Now comes my addition to O'Neill, another interpretation, focusing on the knife. In those days, and for centuries, playing cards were made by chiseling designs into blocks of wood. In the context of the tarot as a series of steps leading to salvation. these images lead me to think of the tarot-cutter as one involved in the making of the spiritual body that lasts after the death of the physical body, soul-making, in other words. That suggests the function of the tarot, and the tarot-maker (or demiurgos, to use the Greek word for "artisan"): to engrave in the mind the steps toward salvation.

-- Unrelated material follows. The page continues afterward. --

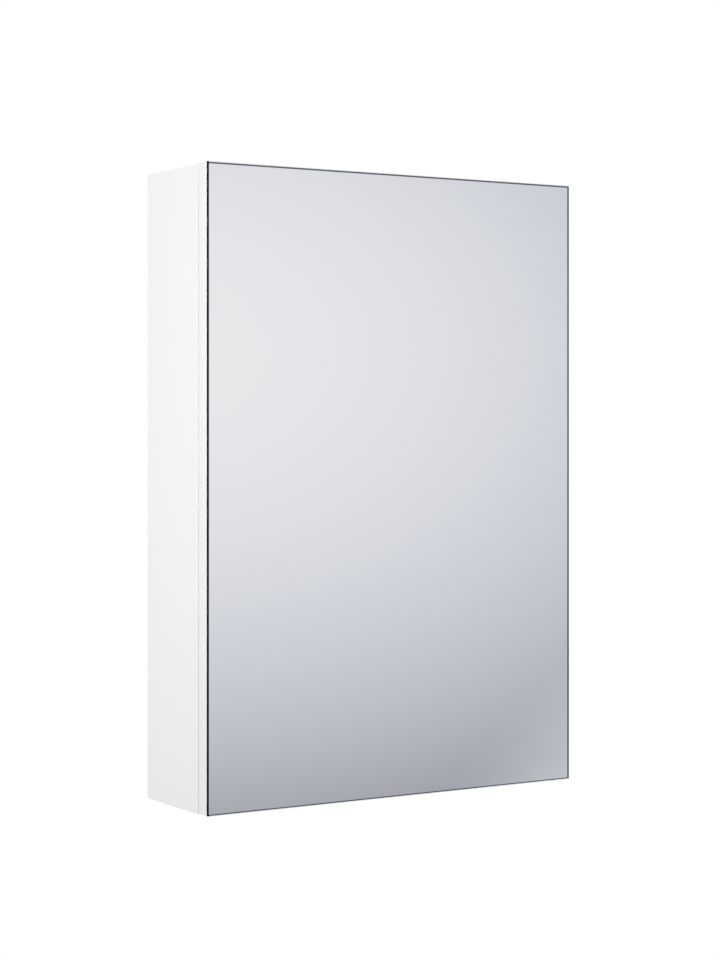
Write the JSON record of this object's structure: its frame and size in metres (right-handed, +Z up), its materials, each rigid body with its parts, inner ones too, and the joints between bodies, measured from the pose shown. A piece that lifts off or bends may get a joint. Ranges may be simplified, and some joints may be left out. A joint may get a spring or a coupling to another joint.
{
  "type": "bathroom mirror cabinet",
  "caption": "Wall-hung white bathroom cabinet whose single door is a frameless mirror on concealed hinges, with adjustable glass shelves inside.",
  "frame": {"origin": "centre of the four wall screw holes, on the wall plane", "axes": "+Y into the wall, +Z up, +X to the right as seen from the front"},
  "size_m": [0.48, 0.147, 0.7012],
  "materials": {
    "white_board": "satin",
    "white_edging": "satin",
    "white_hardboard": "matte",
    "beech": "matte",
    "zinc": "satin",
    "nickel_steel": "gloss",
    "spring_steel": "satin",
    "white_plastic": "satin",
    "clear_plastic": "gloss",
    "shelf_glass": "polished",
    "foam_tape": "matte",
    "mirror": "polished"
  },
  "bodies": {
    "cabinet": {"side_panel_left": "white_board", "side_panel_right": "white_board", "top_panel": "white_board", "bottom_panel": "white_board", "back_panel": "white_hardboard", "upper_hanging_rail": "white_board", "lower_hanging_rail": "white_board", "carcass_edging": "white_edging", "panel_dowels": "beech", "rail_dowels": "beech", "cam_locks": "zinc", "cam_bolts": "zinc", "cam_cover_caps": "white_plastic", "glass_shelf_upper": "shelf_glass", "glass_shelf_lower": "shelf_glass", "shelf_pins_upper": "nickel_steel", "shelf_pins_lower": "nickel_steel", "shelf_pin_pads_upper": "clear_plastic", "shelf_pin_pads_lower": "clear_plastic", "upper_hinge_plate": "zinc", "upper_hinge_plate_screws": "nickel_steel", "upper_hinge_arm": "nickel_steel", "upper_hinge_side_screw": "zinc", "upper_hinge_depth_screw": "zinc", "upper_hinge_arm_pins": "nickel_steel", "upper_hinge_spring": "spring_steel", "lower_hinge_plate": "zinc", "lower_hinge_plate_screws": "nickel_steel", "lower_hinge_arm": "nickel_steel", "lower_hinge_side_screw": "zinc", "lower_hinge_depth_screw": "zinc", "lower_hinge_arm_pins": "nickel_steel", "lower_hinge_spring": "spring_steel"},
    "outer_links": {"upper_hinge_outer_link": "nickel_steel", "lower_hinge_outer_link": "nickel_steel"},
    "inner_links": {"upper_hinge_inner_link": "nickel_steel", "lower_hinge_inner_link": "nickel_steel"},
    "door": {"door_board": "white_board", "door_edging": "white_edging", "mirror_tape": "foam_tape", "mirror_glass": "mirror", "door_bumpers": "clear_plastic", "upper_hinge_cup": "nickel_steel", "upper_hinge_cup_pins": "nickel_steel", "upper_hinge_cup_screws": "nickel_steel", "lower_hinge_cup": "nickel_steel", "lower_hinge_cup_pins": "nickel_steel", "lower_hinge_cup_screws": "nickel_steel"}
  },
  "joints": [
    {"name": "outer_link_pivot", "type": "hinge", "parent": "cabinet", "child": "outer_links", "pos_m": [0.207, -0.108, 0], "axis": [0, 0, 1], "range_deg": [-22, 0]},
    {"name": "door_swing", "type": "hinge", "parent": "outer_links", "child": "door", "pos_m": [0.2312, -0.1263, 0], "axis": [0, 0, 1], "range_deg": [0, 117]},
    {"name": "inner_link_pivot", "type": "hinge", "parent": "cabinet", "child": "inner_links", "pos_m": [0.2112, -0.1185, 0], "axis": [0, 0, 1], "range_deg": [-9.5, 0]}
  ],
  "couplings": [
    {"joint": "outer_link_pivot", "follows": "door_swing", "ratio": -0.1875},
    {"joint": "inner_link_pivot", "follows": "door_swing", "ratio": -0.08}
  ]
}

In English, the word for someone who carves out of wood, besides "carver," is "chiseler." That word has an interesting double meaning: it also means a cheat, a swindler. Probably it was someone who was thought to remove by slight of hand a few items out of a bag of goods, e.g. potatoes, after it had been weighed and purchased, or who shaved off some of a precious metal after it had been weighed and a price agreed upon. So it has the same double meaning as "magician" and other names for this card. I would really like to know whether there is an equivalent double-meaning in other languages, such as French, German, or Italian.